**What you are asked to do**
Copy out exactly the lines from the first line of the material below through the line containing "end_arc_radius = 27.0", and nothing beyond them.

**Data section**
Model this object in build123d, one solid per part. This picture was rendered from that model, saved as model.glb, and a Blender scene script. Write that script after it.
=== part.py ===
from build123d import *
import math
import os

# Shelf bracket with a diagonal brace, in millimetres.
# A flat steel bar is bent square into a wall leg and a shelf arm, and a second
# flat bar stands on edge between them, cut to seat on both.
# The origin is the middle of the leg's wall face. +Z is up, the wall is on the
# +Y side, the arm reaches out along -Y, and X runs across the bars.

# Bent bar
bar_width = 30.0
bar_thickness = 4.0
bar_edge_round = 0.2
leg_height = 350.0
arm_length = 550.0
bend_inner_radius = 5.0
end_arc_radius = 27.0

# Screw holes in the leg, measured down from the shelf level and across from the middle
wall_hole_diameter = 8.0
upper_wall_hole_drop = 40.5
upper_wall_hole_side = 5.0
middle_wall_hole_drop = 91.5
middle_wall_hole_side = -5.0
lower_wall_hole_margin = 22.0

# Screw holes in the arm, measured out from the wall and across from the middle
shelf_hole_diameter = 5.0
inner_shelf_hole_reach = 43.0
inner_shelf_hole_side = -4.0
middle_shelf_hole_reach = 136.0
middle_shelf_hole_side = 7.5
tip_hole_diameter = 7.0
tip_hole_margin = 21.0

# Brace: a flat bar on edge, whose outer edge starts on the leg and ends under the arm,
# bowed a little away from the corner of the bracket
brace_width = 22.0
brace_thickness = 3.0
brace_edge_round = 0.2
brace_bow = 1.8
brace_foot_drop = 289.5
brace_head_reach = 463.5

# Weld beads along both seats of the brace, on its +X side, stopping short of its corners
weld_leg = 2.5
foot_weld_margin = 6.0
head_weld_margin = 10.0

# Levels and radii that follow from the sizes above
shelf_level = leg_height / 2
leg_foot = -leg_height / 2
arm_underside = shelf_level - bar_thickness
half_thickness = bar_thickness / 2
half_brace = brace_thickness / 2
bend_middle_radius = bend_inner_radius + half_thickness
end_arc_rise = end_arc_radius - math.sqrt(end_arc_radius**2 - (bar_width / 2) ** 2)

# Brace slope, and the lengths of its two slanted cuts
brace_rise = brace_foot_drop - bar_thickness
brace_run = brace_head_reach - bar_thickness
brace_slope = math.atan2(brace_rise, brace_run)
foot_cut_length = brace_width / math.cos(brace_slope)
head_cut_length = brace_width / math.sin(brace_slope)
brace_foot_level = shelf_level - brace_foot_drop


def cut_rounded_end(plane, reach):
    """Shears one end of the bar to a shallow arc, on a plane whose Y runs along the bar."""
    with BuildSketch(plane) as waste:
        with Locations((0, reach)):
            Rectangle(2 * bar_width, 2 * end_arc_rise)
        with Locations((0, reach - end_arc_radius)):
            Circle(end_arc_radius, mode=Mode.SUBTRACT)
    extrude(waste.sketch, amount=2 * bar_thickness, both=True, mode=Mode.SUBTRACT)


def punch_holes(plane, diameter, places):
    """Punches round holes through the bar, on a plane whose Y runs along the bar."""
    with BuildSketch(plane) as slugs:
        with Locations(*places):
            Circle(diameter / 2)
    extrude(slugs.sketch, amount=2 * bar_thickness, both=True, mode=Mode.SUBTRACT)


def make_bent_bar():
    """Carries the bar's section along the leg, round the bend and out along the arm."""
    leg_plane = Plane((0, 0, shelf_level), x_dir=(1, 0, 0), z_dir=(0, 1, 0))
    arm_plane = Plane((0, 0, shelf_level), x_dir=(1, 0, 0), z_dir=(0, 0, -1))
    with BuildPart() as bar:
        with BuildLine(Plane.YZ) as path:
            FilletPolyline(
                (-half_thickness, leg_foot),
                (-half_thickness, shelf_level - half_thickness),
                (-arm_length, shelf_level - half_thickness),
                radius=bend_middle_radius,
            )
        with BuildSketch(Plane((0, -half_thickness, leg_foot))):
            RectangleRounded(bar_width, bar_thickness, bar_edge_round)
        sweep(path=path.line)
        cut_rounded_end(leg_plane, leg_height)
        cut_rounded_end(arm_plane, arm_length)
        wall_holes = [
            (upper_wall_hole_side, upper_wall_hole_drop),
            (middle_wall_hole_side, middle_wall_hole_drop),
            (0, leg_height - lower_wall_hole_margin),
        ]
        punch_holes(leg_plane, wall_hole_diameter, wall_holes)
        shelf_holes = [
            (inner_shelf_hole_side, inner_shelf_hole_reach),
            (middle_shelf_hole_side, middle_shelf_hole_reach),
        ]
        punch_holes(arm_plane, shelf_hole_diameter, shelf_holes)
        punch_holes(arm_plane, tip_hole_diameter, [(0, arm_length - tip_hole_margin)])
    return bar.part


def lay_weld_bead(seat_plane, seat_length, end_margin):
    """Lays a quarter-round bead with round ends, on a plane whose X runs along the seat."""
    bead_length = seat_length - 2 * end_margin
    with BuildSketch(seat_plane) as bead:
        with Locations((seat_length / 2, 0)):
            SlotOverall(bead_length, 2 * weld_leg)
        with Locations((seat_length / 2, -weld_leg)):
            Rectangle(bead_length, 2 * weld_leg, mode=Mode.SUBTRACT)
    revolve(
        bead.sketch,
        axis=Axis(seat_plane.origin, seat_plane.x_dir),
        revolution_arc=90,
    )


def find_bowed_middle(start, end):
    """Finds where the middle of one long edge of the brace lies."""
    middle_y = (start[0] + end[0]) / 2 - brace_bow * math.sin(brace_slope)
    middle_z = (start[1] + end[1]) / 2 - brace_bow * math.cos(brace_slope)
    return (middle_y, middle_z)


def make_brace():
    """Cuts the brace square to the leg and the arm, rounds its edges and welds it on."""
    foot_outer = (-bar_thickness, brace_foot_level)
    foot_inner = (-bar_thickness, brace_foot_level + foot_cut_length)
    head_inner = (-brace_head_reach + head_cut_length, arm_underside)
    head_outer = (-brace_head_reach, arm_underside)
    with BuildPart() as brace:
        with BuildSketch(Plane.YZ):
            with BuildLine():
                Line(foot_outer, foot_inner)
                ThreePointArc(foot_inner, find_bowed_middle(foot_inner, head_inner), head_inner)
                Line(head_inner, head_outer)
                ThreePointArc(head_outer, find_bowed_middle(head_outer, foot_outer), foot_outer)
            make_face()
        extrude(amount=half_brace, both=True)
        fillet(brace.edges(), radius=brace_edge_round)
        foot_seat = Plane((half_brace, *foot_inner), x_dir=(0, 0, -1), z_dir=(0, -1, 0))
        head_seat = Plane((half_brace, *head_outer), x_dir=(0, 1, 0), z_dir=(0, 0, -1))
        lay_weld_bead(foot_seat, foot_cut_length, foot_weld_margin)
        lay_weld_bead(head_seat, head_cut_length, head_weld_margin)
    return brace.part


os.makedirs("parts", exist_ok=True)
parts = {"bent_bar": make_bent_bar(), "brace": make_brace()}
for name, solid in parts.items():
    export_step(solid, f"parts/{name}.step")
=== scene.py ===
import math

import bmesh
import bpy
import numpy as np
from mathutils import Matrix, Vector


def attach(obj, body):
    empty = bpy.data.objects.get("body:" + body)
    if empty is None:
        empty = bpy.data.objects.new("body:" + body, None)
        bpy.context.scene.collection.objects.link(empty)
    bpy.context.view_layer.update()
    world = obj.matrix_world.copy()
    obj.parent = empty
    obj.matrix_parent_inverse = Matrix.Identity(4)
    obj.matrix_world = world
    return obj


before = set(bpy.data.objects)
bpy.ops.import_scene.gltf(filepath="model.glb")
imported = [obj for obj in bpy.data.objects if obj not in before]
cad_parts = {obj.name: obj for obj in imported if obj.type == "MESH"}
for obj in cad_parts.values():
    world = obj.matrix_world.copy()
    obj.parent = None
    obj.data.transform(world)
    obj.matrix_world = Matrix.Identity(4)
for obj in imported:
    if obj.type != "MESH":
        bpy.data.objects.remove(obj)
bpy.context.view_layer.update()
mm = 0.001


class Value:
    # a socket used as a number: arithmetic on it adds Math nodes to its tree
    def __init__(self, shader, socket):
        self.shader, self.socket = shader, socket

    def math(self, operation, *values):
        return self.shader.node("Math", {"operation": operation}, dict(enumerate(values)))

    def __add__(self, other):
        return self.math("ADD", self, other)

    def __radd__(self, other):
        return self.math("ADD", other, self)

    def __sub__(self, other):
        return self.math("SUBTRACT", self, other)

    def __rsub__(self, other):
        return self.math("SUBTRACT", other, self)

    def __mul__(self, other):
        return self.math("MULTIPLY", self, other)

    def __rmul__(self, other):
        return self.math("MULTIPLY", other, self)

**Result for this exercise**
Model this object in build123d, one solid per part. This picture was rendered from that model, saved as model.glb, and a Blender scene script. Write that script after it.
=== part.py ===
from build123d import *
import math
import os

# Shelf bracket with a diagonal brace, in millimetres.
# A flat steel bar is bent square into a wall leg and a shelf arm, and a second
# flat bar stands on edge between them, cut to seat on both.
# The origin is the middle of the leg's wall face. +Z is up, the wall is on the
# +Y side, the arm reaches out along -Y, and X runs across the bars.

# Bent bar
bar_width = 30.0
bar_thickness = 4.0
bar_edge_round = 0.2
leg_height = 350.0
arm_length = 550.0
bend_inner_radius = 5.0
end_arc_radius = 27.0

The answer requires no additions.